Real-World Compromises: Rooftop Constraints and Shading
Very few homeowners have a perfectly south-facing roof with the ideal pitch. The reality of installation involves compromises. If your roof faces southeast or southwest, as the table shows, the penalty is relatively minor—only about a 5-6% loss in annual production. This is often a perfectly acceptable trade-off to avoid the cost and complexity of ground-mounted systems.
However, orientation cannot be discussed without considering shading. A perfectly south-oriented 550w panel will perform miserably if a chimney or a large tree casts a shadow on it for several hours a day. Modern panels are typically wired in strings, and shade on even a small part of one panel can drastically reduce the output of the entire string.
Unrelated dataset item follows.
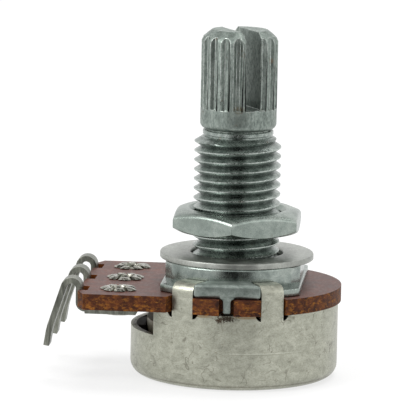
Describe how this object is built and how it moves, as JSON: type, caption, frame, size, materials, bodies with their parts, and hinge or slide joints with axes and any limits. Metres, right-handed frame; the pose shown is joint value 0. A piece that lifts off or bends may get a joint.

In situations with complex shading, the orientation might take a backseat to simply placing the panels where they will receive the most uninterrupted sunlight. Technologies like power optimizers or microinverters can mitigate shading losses on a per-panel basis, making sub-optimal orientations more viable.
The Southern Hemisphere Flip and Urban Density
The principles are simply reversed in the Southern Hemisphere. There, north is the new south. A true north-facing orientation is optimal for capturing the most sunlight. All the data and percentages related to south in the Northern Hemisphere apply directly to north in countries like Australia, South Africa, and Chile.
In dense urban environments, especially with multi-story buildings, vertical or near-vertical installations on facades are sometimes the only option. While this is far from ideal for annual production, a west-facing vertical facade, for instance, can be exceptionally good at capturing the intense late-afternoon sun, which can be a smart way to generate power during peak demand periods when space is severely limited.
The interaction between a high-wattage panel and its orientation is a dance of geometry, physics, and practical constraints. The 550-watt nameplate is a promise of potential, but it’s the careful planning of where and how you point it that unlocks that potential and turns sunlight into usable, valuable electricity for your home or business.